TASK DETAILS: Pull out of the data below the stretch of lines bounded by the one containing "hang_hole = to_table" and the one containing "if obj.type not", both bounds included, unchanged.

SUPPLIED DATA:
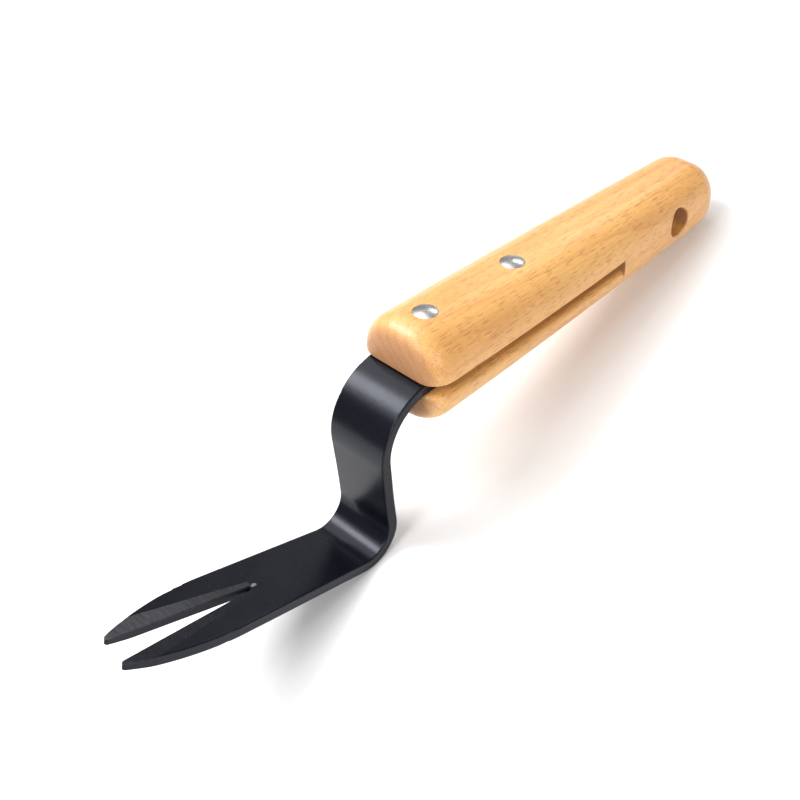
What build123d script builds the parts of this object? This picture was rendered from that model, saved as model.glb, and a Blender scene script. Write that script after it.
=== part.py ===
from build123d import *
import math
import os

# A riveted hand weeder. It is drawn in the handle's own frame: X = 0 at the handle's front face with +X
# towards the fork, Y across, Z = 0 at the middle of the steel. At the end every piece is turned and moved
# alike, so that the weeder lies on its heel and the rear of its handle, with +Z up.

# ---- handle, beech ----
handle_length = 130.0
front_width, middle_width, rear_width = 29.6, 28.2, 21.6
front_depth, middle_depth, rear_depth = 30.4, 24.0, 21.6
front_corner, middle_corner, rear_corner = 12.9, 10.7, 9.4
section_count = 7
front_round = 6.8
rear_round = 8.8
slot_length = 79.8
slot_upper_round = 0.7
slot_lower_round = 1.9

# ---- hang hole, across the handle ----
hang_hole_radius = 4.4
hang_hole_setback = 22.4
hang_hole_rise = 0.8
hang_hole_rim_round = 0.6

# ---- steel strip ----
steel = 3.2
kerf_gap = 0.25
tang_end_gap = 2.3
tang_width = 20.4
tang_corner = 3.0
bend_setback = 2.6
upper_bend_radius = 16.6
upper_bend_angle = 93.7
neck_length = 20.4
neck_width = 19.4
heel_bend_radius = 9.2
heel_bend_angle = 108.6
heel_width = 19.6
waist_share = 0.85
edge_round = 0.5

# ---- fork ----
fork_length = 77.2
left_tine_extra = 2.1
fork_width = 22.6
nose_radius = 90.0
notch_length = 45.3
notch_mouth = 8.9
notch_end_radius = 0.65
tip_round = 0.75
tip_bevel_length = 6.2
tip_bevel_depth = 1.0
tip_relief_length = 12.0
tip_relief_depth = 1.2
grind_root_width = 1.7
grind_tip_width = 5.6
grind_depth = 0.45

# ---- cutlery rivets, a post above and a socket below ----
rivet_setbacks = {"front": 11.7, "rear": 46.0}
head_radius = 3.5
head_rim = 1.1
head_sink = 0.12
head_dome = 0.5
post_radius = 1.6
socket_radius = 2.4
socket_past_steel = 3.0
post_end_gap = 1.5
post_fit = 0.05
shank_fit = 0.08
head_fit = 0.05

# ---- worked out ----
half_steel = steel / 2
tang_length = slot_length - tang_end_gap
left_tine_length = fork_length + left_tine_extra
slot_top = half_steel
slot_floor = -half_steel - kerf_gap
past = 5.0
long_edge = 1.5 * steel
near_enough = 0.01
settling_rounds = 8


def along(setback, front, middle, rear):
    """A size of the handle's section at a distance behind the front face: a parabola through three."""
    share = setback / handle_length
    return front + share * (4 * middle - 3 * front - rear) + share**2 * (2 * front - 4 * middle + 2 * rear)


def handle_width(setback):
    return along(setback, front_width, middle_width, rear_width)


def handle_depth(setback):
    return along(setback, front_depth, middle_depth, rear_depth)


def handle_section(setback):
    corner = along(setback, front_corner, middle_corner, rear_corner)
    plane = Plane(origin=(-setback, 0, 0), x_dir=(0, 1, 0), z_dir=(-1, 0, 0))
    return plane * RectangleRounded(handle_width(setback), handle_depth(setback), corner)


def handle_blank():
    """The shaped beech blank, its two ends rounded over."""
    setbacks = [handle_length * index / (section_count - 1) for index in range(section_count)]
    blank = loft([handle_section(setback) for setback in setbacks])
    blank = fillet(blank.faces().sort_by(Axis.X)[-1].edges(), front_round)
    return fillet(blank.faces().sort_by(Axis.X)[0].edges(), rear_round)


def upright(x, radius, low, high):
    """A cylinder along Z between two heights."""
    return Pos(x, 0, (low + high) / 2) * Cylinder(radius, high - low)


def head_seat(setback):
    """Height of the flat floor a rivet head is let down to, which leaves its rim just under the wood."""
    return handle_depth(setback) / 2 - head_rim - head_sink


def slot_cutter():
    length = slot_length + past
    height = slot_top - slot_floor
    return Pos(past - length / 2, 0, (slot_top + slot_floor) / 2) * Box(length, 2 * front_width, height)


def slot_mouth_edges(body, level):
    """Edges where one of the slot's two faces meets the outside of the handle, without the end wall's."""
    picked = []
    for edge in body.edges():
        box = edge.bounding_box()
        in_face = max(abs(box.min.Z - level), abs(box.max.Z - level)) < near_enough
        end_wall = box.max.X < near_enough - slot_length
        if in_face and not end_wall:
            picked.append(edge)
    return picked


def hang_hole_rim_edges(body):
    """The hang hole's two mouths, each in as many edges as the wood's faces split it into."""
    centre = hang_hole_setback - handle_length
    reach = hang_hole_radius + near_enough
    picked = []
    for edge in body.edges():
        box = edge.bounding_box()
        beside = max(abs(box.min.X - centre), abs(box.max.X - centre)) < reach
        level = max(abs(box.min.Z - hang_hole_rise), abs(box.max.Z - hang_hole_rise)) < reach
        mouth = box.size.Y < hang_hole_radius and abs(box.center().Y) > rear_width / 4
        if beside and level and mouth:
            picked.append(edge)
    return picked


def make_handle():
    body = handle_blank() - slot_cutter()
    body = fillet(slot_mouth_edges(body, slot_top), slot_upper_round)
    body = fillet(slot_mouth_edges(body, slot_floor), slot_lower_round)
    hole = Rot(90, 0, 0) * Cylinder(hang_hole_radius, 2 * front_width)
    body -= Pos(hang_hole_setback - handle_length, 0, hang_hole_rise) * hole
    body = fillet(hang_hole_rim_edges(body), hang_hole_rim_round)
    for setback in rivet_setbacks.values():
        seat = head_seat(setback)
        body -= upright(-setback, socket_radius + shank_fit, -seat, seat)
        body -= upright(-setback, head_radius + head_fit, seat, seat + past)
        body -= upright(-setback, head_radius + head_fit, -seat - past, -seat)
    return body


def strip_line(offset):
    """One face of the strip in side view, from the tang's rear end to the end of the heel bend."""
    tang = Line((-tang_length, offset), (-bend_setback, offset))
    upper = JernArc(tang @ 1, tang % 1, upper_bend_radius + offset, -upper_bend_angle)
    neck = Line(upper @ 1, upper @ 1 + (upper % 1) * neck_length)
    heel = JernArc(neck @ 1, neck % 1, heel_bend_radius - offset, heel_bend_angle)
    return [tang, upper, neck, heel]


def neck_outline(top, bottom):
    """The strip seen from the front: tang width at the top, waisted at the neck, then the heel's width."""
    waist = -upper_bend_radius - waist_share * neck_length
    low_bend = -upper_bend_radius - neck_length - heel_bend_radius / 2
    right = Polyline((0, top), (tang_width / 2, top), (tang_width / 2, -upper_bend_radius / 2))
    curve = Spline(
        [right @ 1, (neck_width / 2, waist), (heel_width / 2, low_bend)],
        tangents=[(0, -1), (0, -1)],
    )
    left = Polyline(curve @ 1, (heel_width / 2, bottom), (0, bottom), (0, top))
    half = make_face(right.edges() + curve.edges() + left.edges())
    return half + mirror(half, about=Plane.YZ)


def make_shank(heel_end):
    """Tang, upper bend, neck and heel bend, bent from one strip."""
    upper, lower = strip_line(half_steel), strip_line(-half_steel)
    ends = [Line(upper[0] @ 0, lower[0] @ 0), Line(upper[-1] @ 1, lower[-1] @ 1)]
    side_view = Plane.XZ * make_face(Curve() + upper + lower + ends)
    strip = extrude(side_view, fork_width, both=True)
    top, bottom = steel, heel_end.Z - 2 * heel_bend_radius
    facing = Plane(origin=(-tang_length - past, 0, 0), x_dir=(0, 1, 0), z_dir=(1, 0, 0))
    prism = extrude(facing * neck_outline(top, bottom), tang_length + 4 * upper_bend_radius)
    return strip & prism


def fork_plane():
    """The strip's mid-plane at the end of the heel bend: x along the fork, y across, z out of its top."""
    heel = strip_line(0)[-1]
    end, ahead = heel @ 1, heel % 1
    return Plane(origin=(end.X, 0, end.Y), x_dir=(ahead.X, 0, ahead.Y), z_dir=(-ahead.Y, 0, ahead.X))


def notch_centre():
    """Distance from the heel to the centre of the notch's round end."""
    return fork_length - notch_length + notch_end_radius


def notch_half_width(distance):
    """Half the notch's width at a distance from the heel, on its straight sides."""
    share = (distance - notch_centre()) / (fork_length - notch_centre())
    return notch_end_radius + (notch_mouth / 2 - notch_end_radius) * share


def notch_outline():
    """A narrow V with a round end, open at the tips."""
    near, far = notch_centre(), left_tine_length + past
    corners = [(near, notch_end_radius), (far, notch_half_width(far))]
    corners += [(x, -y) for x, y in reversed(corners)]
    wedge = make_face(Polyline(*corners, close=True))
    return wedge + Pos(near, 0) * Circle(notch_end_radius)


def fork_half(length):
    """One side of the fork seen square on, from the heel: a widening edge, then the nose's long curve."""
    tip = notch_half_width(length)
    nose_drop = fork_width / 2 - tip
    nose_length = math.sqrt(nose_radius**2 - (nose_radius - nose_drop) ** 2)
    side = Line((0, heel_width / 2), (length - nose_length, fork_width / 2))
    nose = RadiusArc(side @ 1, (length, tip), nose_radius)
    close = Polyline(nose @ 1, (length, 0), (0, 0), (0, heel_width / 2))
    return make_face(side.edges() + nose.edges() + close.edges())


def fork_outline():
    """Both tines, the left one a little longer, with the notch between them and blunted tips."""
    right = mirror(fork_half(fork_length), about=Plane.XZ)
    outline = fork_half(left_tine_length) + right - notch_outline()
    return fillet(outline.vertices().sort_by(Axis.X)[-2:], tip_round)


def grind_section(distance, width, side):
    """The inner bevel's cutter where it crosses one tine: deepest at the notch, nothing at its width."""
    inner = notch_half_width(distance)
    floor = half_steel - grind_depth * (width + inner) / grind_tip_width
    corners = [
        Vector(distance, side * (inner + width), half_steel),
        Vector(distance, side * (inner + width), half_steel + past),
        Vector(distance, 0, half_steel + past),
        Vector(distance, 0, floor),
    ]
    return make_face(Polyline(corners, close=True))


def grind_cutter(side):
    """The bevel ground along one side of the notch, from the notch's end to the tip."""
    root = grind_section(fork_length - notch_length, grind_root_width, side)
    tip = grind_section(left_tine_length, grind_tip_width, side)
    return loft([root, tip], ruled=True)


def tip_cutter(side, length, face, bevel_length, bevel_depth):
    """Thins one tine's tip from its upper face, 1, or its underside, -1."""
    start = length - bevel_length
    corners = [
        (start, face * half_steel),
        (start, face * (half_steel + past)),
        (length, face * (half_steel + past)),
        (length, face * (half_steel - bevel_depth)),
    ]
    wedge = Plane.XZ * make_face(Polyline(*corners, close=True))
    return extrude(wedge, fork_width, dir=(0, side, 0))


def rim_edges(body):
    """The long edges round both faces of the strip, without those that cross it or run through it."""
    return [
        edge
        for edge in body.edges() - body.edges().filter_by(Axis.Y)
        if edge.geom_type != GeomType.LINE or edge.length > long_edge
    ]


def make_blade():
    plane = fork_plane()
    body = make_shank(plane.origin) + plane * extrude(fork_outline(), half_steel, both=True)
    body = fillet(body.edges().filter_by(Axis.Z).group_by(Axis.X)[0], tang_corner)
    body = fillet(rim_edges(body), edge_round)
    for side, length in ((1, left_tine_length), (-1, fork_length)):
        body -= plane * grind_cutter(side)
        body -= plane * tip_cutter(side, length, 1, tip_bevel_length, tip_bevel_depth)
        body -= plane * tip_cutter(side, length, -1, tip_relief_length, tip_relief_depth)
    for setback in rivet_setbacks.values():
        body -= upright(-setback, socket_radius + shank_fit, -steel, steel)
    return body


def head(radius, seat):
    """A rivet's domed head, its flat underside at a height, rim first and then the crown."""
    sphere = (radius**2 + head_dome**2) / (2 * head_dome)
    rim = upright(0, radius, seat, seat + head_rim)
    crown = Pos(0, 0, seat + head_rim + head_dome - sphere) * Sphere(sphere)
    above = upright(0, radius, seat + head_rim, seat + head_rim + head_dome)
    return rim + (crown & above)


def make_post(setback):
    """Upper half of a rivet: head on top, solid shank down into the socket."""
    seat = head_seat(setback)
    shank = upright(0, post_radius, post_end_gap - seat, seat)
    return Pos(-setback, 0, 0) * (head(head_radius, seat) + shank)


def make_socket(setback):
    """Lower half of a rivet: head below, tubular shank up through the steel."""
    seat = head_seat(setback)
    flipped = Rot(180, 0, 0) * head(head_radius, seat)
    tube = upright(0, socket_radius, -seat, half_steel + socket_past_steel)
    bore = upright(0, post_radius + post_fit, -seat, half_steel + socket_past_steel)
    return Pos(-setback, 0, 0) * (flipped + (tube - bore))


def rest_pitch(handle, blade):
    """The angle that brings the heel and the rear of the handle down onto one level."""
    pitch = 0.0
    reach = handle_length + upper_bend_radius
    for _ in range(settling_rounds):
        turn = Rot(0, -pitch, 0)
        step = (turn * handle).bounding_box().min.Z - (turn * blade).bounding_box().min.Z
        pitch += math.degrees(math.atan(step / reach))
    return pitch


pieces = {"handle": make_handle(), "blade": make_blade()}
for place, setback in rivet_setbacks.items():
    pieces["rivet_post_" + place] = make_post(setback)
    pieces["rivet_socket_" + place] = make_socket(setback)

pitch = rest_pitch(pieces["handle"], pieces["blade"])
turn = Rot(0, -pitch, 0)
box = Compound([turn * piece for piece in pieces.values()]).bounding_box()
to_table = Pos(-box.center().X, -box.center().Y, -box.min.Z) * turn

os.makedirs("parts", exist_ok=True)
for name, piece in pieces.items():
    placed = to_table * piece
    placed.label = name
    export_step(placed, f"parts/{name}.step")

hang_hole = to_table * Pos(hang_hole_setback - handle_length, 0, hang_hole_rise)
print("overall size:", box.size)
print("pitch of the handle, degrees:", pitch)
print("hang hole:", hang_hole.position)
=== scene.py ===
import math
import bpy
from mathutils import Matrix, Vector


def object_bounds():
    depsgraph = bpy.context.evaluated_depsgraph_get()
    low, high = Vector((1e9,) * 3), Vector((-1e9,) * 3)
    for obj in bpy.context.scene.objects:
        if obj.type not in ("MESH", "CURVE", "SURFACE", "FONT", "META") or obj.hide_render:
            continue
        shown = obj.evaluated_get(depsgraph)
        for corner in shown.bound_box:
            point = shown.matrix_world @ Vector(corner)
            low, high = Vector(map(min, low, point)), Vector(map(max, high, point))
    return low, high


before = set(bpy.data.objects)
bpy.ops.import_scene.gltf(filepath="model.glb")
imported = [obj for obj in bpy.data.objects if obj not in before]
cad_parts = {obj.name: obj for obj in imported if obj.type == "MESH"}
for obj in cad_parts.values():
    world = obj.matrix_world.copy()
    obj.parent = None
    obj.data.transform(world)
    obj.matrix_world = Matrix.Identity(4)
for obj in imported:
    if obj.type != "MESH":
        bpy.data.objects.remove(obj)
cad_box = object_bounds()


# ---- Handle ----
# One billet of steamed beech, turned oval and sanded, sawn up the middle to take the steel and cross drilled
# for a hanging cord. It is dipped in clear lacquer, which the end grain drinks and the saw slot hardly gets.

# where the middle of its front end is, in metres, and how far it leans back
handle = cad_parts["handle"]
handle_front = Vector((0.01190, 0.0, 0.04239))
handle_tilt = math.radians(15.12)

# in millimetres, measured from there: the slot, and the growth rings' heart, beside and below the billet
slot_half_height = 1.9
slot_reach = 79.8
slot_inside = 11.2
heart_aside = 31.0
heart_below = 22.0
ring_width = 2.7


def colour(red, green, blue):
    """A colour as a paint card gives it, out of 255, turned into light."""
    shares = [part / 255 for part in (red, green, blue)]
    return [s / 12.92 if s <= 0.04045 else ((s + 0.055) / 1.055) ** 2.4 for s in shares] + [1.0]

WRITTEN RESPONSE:
hang_hole = to_table * Pos(hang_hole_setback - handle_length, 0, hang_hole_rise)
print("overall size:", box.size)
print("pitch of the handle, degrees:", pitch)
print("hang hole:", hang_hole.position)
=== scene.py ===
import math
import bpy
from mathutils import Matrix, Vector


def object_bounds():
    depsgraph = bpy.context.evaluated_depsgraph_get()
    low, high = Vector((1e9,) * 3), Vector((-1e9,) * 3)
    for obj in bpy.context.scene.objects:
        if obj.type not in ("MESH", "CURVE", "SURFACE", "FONT", "META") or obj.hide_render:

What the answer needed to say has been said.